Pasquale on Copyright Externalities

By Eric Goldman

Frank Pasquale has posted an article called The Law and Economics of Information Overload Externalities to SSRN. I’m not sure the title really captures the article, so don’t make the decision to read/not read it based on the title.

The article reminds us that the world cannot be simply divided into copyright producers and copyright producers. At minimum, there’s a third category of copyright intermediaries (let call them categorizers) that match producers with consumers. Search engines are the most prominent example of categorizers, and Google Book Search is the paradigmatic matching dilemma.

Accordingly to Frank, categorizers play an essential role in society because copyright’s production incentive cntributes to information overload, which hinders access to all copyrighted works. However, categorizers invariably make copies in the categorization process, so copyright law can prevent categorizers from providing their social benefits. Accordingly, Frank argues that copyright law should take the social benefits of categorization into account.

The abstract:

“Environmental laws are designed to reduce negative externalities (such as pollution) that harm the natural environment. Copyright law should adjust the rights of content creators in order to compensate for the ways they reduce the usefulness of the information environment as a whole. Every new work created contributes to the store of expression, but also makes it more difficult to find whatever work one wants. Such search costs have been well-documented in information economics. Copyright law should take information overload externalities like search costs into account in its treatment of alleged copyright infringers whose work merely attempts to index, organize, categorize, or review works by providing small samples of them. They are not free riding off the labor of copyrightholders, but rather are creating the types of navigational tools and filters that help consumers make sense of the ocean of expression copyrightholders have created.

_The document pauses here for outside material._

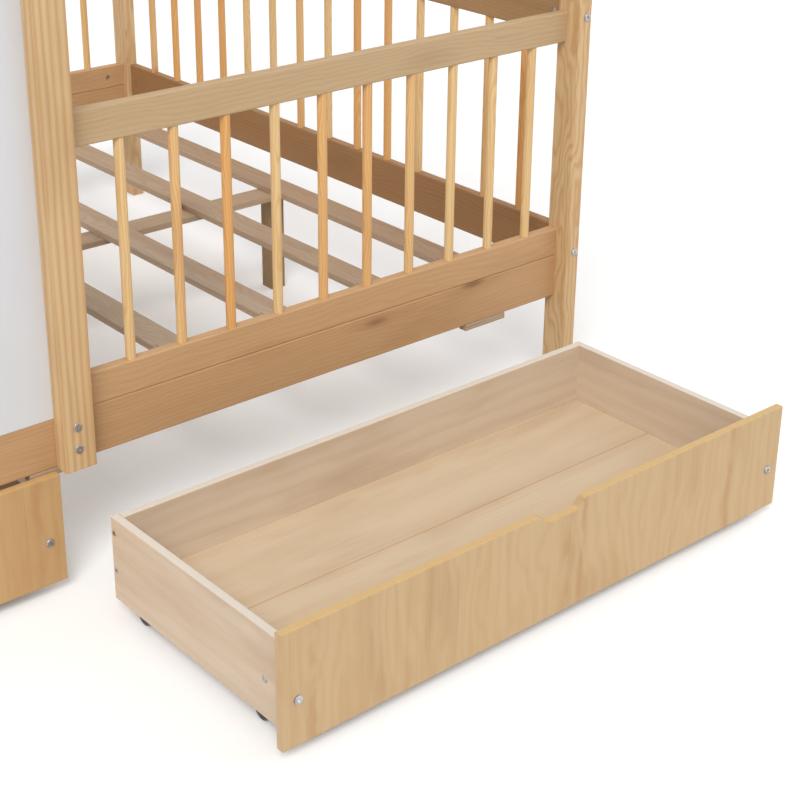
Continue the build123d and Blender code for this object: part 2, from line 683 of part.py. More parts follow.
def drawer(name, x, y):
    """Every node of one drawer."""
    fasteners, holes = drawer_fasteners(x, y)
    groove = drawer_floor_space(x, y, GROOVE_CLEAR)
    cut = with_boxes(holes + [groove])
    nodes = {
        f"{name}_front": drilled(drawer_front(x, y), cut),
        f"{name}_sides": [drilled(wall, cut) for wall in drawer_sides(x, y)],
        f"{name}_back": drilled(drawer_back(x, y), cut),
        f"{name}_floor": drawer_floor_space(x, y, 0),
        f"{name}_caster_battens": caster_battens(x, y),
        f"{name}_fasteners": fasteners,
    }
    forks = []
    for side_name, cx in zip(("left", "right"), caster_middles(x)):
        for row_name, cy in zip(("front", "back"), caster_rows(y)):
            forks.append(caster_fork(cx, cy))
            nodes[f"{name}_wheel_{row_name}_{side_name}"] = caster_wheel(cx, cy)
    nodes[f"{name}_caster_forks"] = forks
    return nodes


def frame_nodes():
    """Every node of the bed frame."""
    bolts, nuts, bolt_holes = frame_bolts()
    screws, screw_holes = wood_screws()
    dowels, dowel_holes = wood_dowels()
    fences = {
        "front": (front_spindle_places(), FENCE_CLEAR),
        "back": (back_spindle_places(), FENCE_CLEAR),
        "right": (end_spindle_places(1), END_FENCE_CLEAR),
        "left": (end_spindle_places(-1), END_FENCE_CLEAR),
    }
    holes = bolt_holes + screw_holes + dowel_holes
    for places, clear_height in fences.values():
        holes += sockets(places, clear_height)
    cutters = with_boxes(holes)

    foot_z = (SIDE_RAIL_TOP, FENCE_FOOT_TOP)
    top_z = (FENCE_TOP_BOTTOM, FENCE_TOP)
    wood = {
        "mid_post_right": mid_post(MID_POST_RIGHT_X),
        "mid_post_left": mid_post(MID_POST_LEFT_X),
        "side_rail_front": long_board(FRONT_BOARD_Y, (SIDE_RAIL_BOTTOM, SIDE_RAIL_TOP)),
        "side_rail_back": long_board(BACK_BOARD_Y, (SIDE_RAIL_BOTTOM, SIDE_RAIL_TOP)),
        "fence_bottom_rail_front": long_board(FRONT_BOARD_Y, foot_z, left=MID_POST_RIGHT_X),
        "fence_bottom_rail_back": long_board(BACK_BOARD_Y, foot_z),
        "fence_top_rail_front": long_board(FRONT_BOARD_Y, top_z, left=MID_POST_RIGHT_X),
        "fence_top_rail_back": long_board(BACK_BOARD_Y, top_z),
        "centre_beam": centre_beam(),
        "writing_board": writing_board(),
        "writing_board_top_rail": long_board(
            FRONT_BOARD_Y, BOARD_RAIL_Z, left=MID_POST_LEFT_X, right=MID_POST_RIGHT_X),
        "ridge_beam": ridge_beam(),
    }
    for name, side in SIDES.items():
        wood[f"corner_post_front_{name}"] = corner_post(side, FRONT_POST_Y)
        wood[f"corner_post_back_{name}"] = corner_post(side, BACK_POST_Y)
        wood[f"end_board_{name}"] = end_board(side, END_BOARD_Z)
        wood[f"end_top_rail_{name}"] = end_board(side, END_TOP_Z)
        wood[f"rafter_front_{name}"] = rafter(side, FRONT_POST_Y[0], 1)
        wood[f"rafter_back_{name}"] = rafter(side, BACK_POST_Y[1], -1)
    nodes = {name: drilled(piece, cutters) for name, piece in wood.items()}

    groups = {
        "eaves_beams": [long_board(FRONT_BOARD_Y, EAVES_Z), long_board(BACK_BOARD_Y, EAVES_Z)],
        "gable_ties": [end_board(side, EAVES_Z, POST_IN_X) for side in SIDES.values()],
        "slat_ledgers": [ledger(FRONT_IN_Y, 1), ledger(BACK_IN_Y, -1)],
        "slats": slats(),
        "centre_legs": centre_legs(),
        "drawer_stops": drawer_stops(),
    }
    for name, pieces in groups.items():
        nodes[name] = [drilled(piece, cutters) for piece in pieces]
    for name, (places, clear_height) in fences.items():
        nodes[f"spindles_{name}"] = spindles(places, clear_height)
    nodes["frame_bolts"] = bolts
    nodes["frame_barrel_nuts"] = nuts
    nodes["frame_screws"] = screws
    nodes["frame_dowels"] = dowels
    return nodes


def main():
    """Build every node and write it to its own file."""
    os.makedirs("parts", exist_ok=True)
    nodes = frame_nodes()
    nodes.update(drawer("drawer_right", DRAWER_RIGHT_X, CLOSED_BACK_Y - PULLED_OUT))
    nodes.update(drawer("drawer_left", DRAWER_LEFT_X, CLOSED_BACK_Y))
    for name, piece in nodes.items():
        shape = Compound(children=piece) if isinstance(piece, list) else piece
        export_step(shape, f"parts/{name}.step")
    print(len(nodes), "nodes written")


main()
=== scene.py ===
import json
import logging
import math
from dataclasses import dataclass, field
from enum import Enum

import bmesh
import bpy
from mathutils import Matrix, Vector

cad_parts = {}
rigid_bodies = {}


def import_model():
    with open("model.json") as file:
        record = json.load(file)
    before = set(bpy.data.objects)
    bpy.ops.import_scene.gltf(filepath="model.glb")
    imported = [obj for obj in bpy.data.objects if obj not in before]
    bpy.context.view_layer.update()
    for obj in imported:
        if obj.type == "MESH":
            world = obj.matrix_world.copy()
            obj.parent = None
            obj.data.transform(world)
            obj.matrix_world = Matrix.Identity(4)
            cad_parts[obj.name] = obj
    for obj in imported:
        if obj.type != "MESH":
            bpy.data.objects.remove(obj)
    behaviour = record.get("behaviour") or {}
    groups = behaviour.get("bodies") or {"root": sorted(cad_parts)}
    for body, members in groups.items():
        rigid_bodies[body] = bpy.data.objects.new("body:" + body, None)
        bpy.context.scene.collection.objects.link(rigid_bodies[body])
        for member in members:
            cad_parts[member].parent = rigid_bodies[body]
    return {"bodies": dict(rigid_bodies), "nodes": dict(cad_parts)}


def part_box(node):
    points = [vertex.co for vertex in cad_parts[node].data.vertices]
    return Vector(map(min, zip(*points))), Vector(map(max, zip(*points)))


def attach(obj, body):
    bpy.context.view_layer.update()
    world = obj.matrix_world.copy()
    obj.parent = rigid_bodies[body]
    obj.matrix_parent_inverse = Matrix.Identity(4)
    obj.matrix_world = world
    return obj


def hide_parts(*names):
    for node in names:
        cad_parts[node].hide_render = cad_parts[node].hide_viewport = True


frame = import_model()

LOG = logging.getLogger("house_bed")
MM = 0.001

Colour = tuple[float, float, float, float]


SRGB_KNEE = 0.04045
SRGB_LOW_SLOPE = 12.92
SRGB_OFFSET = 0.055
SRGB_POWER = 2.4


def srgb(red: int, green: int, blue: int) -> Colour:
    """Turns a colour of 0 to 255 per channel into linear light.

    Args:
        red: Red, as a screen shows it.
        green: Green, as a screen shows it.
        blue: Blue, as a screen shows it.

    Returns:
        The linear colour with an alpha of 1.
    """
    linear = []
    for channel in (red, green, blue):
        share = channel / 255.0
        low = share / SRGB_LOW_SLOPE
        high = ((share + SRGB_OFFSET) / (1.0 + SRGB_OFFSET)) ** SRGB_POWER
        linear.append(low if share <= SRGB_KNEE else high)
    return (linear[0], linear[1], linear[2], 1.0)


class Grain(Enum):
    """Which way the fibres of a board run."""

    ALONG_BED = "x"
    ACROSS_BED = "y"
    UPRIGHT = "z"
    FRONT_RAFTER = "front slope"
    BACK_RAFTER = "back slope"

    def turn(self, slope: float) -> tuple[float, float, float]:
        """Gives the turn that brings the fibres onto the X axis.

        Args:
            slope: The roof's slope in radians.

        Returns:
            Euler angles for a Mapping node.
        """
        quarter = math.pi / 2
        turns = {
            Grain.ALONG_BED: (0.0, 0.0, 0.0),
            Grain.ACROSS_BED: (0.0, 0.0, -quarter),
            Grain.UPRIGHT: (0.0, quarter, 0.0),
            Grain.FRONT_RAFTER: (-slope, 0.0, -quarter),
            Grain.BACK_RAFTER: (slope, 0.0, -quarter),
        }
        return turns[self]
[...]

By modeling information overload as an externality imposed by copyrighted works, this article attempts to provide a new economic justification for more favorable legal treatment of categorizers, indexers, and reviewers. Information overload is an unintended negative consequence of copyright law’s success in incentivizing the production and distribution of expression. If courts grant content owners the right to veto categorizers’ efforts to make sense of given fields of expression, they will only exacerbate the problem. Designed to promote the progress of the arts and sciences, copyright doctrine should privilege the efforts of those who make that progress accessible and understandable. Categorizers fill both those vital roles.”

UPDATE: Brett Frischmann has some interesting comments.